Most of these statements – are probably true in their own right with a number of situations, the problem is what they convey to a young child’s mind. To the exact same issue, a parent could just as easily say (copy this list – I want it to be your mantra – your lines to rehearse and say, every day to your kids):
“I will take care of you”
‘this sucks, we will take care of it together”
“Sometimes we make mistakes – I want to help you fix it”
“I’m not sure, but Dad will help you find a solution”
“Every action we take has consequences, but I Love you, and we will see it through together”
“my love is deeper than any hole you could dig, I’ll help get you out of this”

There are many stages of maturing that go on with kids:
For a while they can’t eat – we provide!
For a while they can’t walk – we carry them!
For a while they can’t talk – we seek to understand them!
For a while they get sick – we spend hours in the ER!
For a while they do crazy stupid things – we bandage them up!
For a while they try new skills and fail – we encourage them to go on!
For a while they get hurt in relationships – we talk listen and comfort them!
For a while they struggle with their studies – we sit down with them!
For a while they get a job – we joyfully provide the transportation!
For a while they have dreams – we listen, encourage, and believe!
For a while they run into evil people – we protect their hearts!

Ok, so how?

It is your responsibility to “GATHER” your kids. Every day, multiple times a day, until they are out of your house, then even as adults, when you see them, gather them, connect with them ask how they are doing.

How?

It will all be in the eyes. And you know that this is true. How do I know it? – You experience it just like anyone else. Every single day. You do this with your friends like this:

You go out for coffee, they walk in, they don’t make eye contact, they are searching out the floor, there is no smile, they get coffee, sit, still they don’t look at you in the eye, they wait for you to say something, but, they haven’t engaged yet. Uncomfortable? They were fine yesterday, in fact yesterday they were happy and looking forward to coffee. Today they are – not here…. More uncomfortable moments pass, you have some small talk, weather, kids… but there is no connection, then not being able to stand it you say “Jill, what’s wrong?” you can see tears whelm up in her eyes, she is still unwilling to say anything, you instinctively reach out, and touch her hand, and then it happens, the tears come, the regret pours out, the story comes, about the fight they had, and the things she said, and THERE IT IS – WHAM, eye contact!!! Connection made. It is one of the magical things about human interaction. Now to flip the switch – it is your responsibility as a parent – to make this same deep connection with your kids – every single day. In the morning, after school, after hockey practice, after lunch…. Multiple times, every day, until you are tired of it, until you know in your heart – that they have been connected with – until they hear you and you hear them. Connect until it drives them nuts - and then turn it into giggles...(just tell them sheepishly that your nuts about them)...

Bullying
What has happened?

Kids are unconnected from their parents. And the human spirit, does not like a lack of connection – deep within us, is the primal instinct to be known, to be understood, to be heard, to be cared for.

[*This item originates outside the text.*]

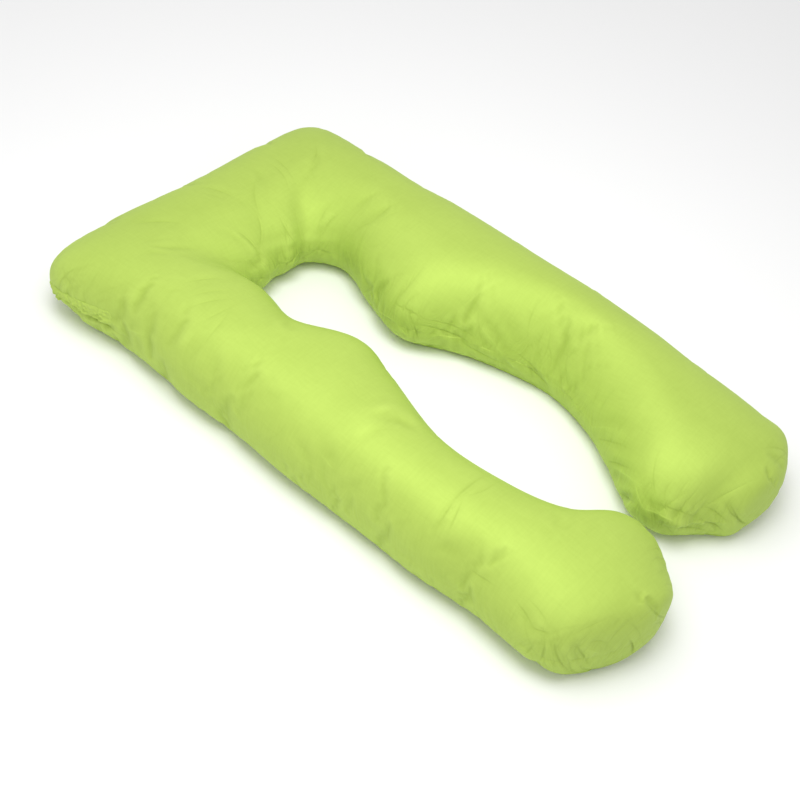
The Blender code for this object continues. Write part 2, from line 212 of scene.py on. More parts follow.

And when kids get yelled at by their parents. When their parents say they "don’t care," when parents push their kids away to their rooms. When parents don’t "give a shit about [their] kids petty problems." When parents tell their kids to “deal with it” themselves. Kids are still longing for a connection – what happens? They connect with each other. Dr Gordon Neufeld in his ground breaking work on Attachment Theory calls it “Peer orientation.” When kids “don’t give a fuck what mom and dad think” and they instead listen to their friends about all things sexual, drugs, alcohol, friends, relationships, online activity, you have a problem. Why? Because teenagers are fickle, mean, on and off relationships – in short, they are not mature, and they were never intended to “Hold each others hearts” – that is what parents – or concerned, caring adults are for.

I have no control over bullies. I have no control over a major portions of my 12yr olds day. I don’t want her to be bullied, but she will be. And this does not mean, that I can’t hold her heart, engage with her every day, ask her how she is doing, and make eye contact with her. Every one of her problems is my problem - my responsibility.

Here is a list of things that keep us from making eye contact:

When you tell a lie
When you make a mistake
When we are hurt
When we feel vulnerable
When we fail
When we have done something shameful
When we have stolen something
When we have had a bad day
When we have hurt someone else
When we engage in something non age appropriate - sex, drugs, alcohol

If your kids won’t look you in the eye – something is wrong, it is your responsibility to figure out what. To keep your relationship the safest place on earth for them, and just like Bex ( @beckyainsley ), what wouldn’t mother bear do to protect her “little monster” from all the evil in this world? Just like her, it is your responsibility to maintain the connection, protect, guide, nurture, listen, talk, praise, and find the way out of any mess life brings – holding hands together.

slv2all

P.S. a lot of these thoughts come from Dr. Gordon's ground breaking work on Attachment Theory - read his book Hold on to your kids, go to his website for more info www.gordonneufeld.com

1 comment:

Bex's Mom said...

Powerful post and absolutely true. Unfortunately far too many parents have put self in front of their child's needs. I wish every one of them would read this And do it!